The Pegasus takes distortion like a sponge, in that you need to throw a lot at it. It shines with a kind of pleasant beating, combing sound with complex chords. I only got along with one in a six string mahogany ESP though. But it is not a good pickup to match in a mixed guitar setting if it doesn’t have its own exclusive channel or settings. I kept having to use boosts or more gain to get it to compare to my other guitar. You’ll notice that there’s almost no examples of it in a lead guitar situation. It’s always prog/djent rhythm reviews. It’s kind of dinky sounding when playing lead. It doesn’t have much character to me in the end.

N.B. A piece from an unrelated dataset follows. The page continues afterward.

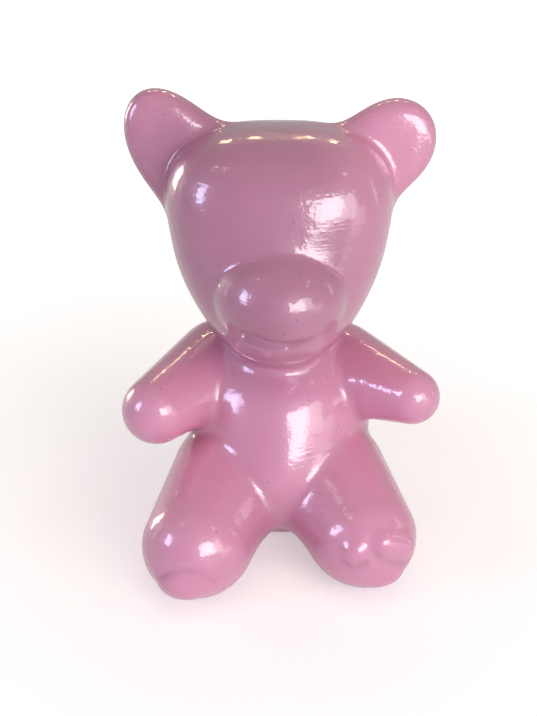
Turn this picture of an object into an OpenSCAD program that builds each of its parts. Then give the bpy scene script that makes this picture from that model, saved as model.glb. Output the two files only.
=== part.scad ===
// Money box in the shape of a seated teddy bear: one hollow cast body and a rubber stopper.
// The bear sits on Z = 0 and looks along -Y. Left is -X, as seen when facing the bear.
// Its arms and legs are posed a little unevenly, so each has its own places.

/* [Head] */
// Width of the head across its middle
head_w = 87.5; // [80:0.5:94]
// Depth of the head from forehead to back
head_d = 82; // [76:1:90]
// Height of the head without the ears
head_h = 83; // [78:1:90]
// How far the head widens towards its top, as a share of its width
head_flare = 0.16; // [0:0.01:0.2]
// Squareness of the head: 2 is an egg, more is boxier
head_square = 2.7; // [2:0.1:3]
// How far the top of the head tips back, in degrees
head_tip = 13; // [8:0.5:18]
// Height of the underside of the head, inside the neck
neck_z = 88.3; // [84:0.1:92]
// Shift of the head to the right of the middle
head_shift = -0.5; // [-3:0.5:3]
// How far the middle of the head stands behind the spine
head_back = 5.5; // [2:0.5:8]

/* [Ears] */
// Width of an ear
ear_w = 31; // [27:1:35]
// Thickness of an ear
ear_t = 15; // [14:1:18]
// Length of the ear on the left, along its own axis
left_ear_h = 43; // [40:1:48]
// Length of the ear on the right, along its own axis
right_ear_h = 33.5; // [30:0.5:40]
// Middle of the ear on the left: out and up from the middle of the head
left_ear = [44.3, 34.5]; // [30:0.1:50]
// Middle of the ear on the right: out and up from the middle of the head
right_ear = [45.8, 34.5]; // [30:0.1:50]
// Lean of the ear on the left, in degrees
left_ear_lean = 31; // [25:1:40]
// Lean of the ear on the right, in degrees
right_ear_lean = 38; // [30:1:45]
// How far the ears stand behind the middle of the head
ear_back = 1; // [0:0.5:6]

/* [Face] */
// Width of the muzzle
muzzle_w = 52.5; // [47:0.5:57]
// Depth of the muzzle
muzzle_d = 61; // [56:1:68]
// Height of the muzzle
muzzle_h = 40.5; // [38:0.5:46]
// Drop of the muzzle below the middle of the head
muzzle_drop = 11.5; // [9:0.5:15]
// How far the muzzle stands forward of the spine
muzzle_forward = 23.5; // [20:0.5:28]
// How far the muzzle nods down, in degrees
muzzle_nod = 6; // [0:0.5:15]
// Width of the jaw
jaw_w = 62; // [58:1:68]
// Depth of the jaw
jaw_d = 58.5; // [54:0.5:64]
// Height of the jaw
jaw_h = 64; // [58:1:68]
// Drop of the jaw below the middle of the head
jaw_drop = 17.2; // [15:0.1:20]
// How far the jaw stands forward of the spine
jaw_forward = 14; // [10:0.5:17]
// Width of the chin
chin_w = 50; // [44:0.5:54]
// Depth of the chin
chin_d = 47; // [44:0.5:54]
// Height of the chin
chin_h = 33.5; // [31:0.5:39]
// Drop of the chin below the middle of the head
chin_drop = 24.3; // [22:0.1:27]
// How far the chin stands forward of the spine
chin_forward = 26.5; // [23:0.5:30]

/* [Body] */
// Width and depth of the neck
neck_w = 46; // [42:1:50]
// How far the neck stands behind the spine
neck_back = 3.5; // [1:0.5:6]
// Width of the chest
chest_w = 74; // [68:1:78]
// Depth of the chest
chest_d = 74; // [68:1:78]
// Height of the chest form
chest_h = 56; // [52:1:62]
// Height of the middle of the chest
chest_z = 58; // [55:1:61]
// Width of the belly
belly_w = 62; // [56:1:68]
// Depth of the belly
belly_d = 75; // [70:1:80]
// Height of the belly
belly_h = 56; // [50:1:60]
// Height of the middle of the belly
belly_z = 36.5; // [34:0.5:40]
// How far the belly stands forward of the spine
belly_forward = 11.5; // [8:0.5:15]
// Width of the hips
hips_w = 74; // [72:1:80]
// Depth of the hips
hips_d = 72; // [70:1:78]
// Height of the hips, part of it cut off by the flat seat
hips_h = 74; // [70:1:80]
// How far the hips would reach below the flat seat
hips_sink = 8.5; // [8:0.5:12]
// How far the hips stand behind the spine
hips_back = 1; // [0:0.5:3]

/* [Arms] */
// Middle of the shoulder on the left
left_shoulder = [-25, 4, 66]; // [-90:0.5:90]
// Middle of the hand on the left
left_hand = [-49.5, -32, 66]; // [-90:0.5:90]
// Radius of the hand on the left
left_hand_r = 13.8; // [12:0.1:16]
// Middle of the shoulder on the right
right_shoulder = [25, 3.5, 65]; // [-90:0.5:90]
// Middle of the hand on the right
right_hand = [53, -29, 71]; // [-90:0.5:90]
// Radius of the hand on the right
right_hand_r = 11.2; // [10:0.1:13]
// Radius of a shoulder
shoulder_r = 19.5; // [18:0.5:21]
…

You know how you drink cranberry juice and it leaves that dry taste on your tongue? Imagine licking a paf style pickup right afterwards and that’s the tone you get lol. There aren’t any guitarists that I can think of that use it exclusively as their flag ship sound. I’ve never heard one track that screamed Pegasus is Tone. Scale the Summit dabbled with it and it’s just a thin sounding personality.

A pickup that did everything I asked of the Pegasus with personality and whatever aggression or politeness I threw at it? The Pearly Gates. If they tweaked it just a tiny bit for a slight modern hifi sound with some bass, I think it would nail any rock/metal tone out of the box.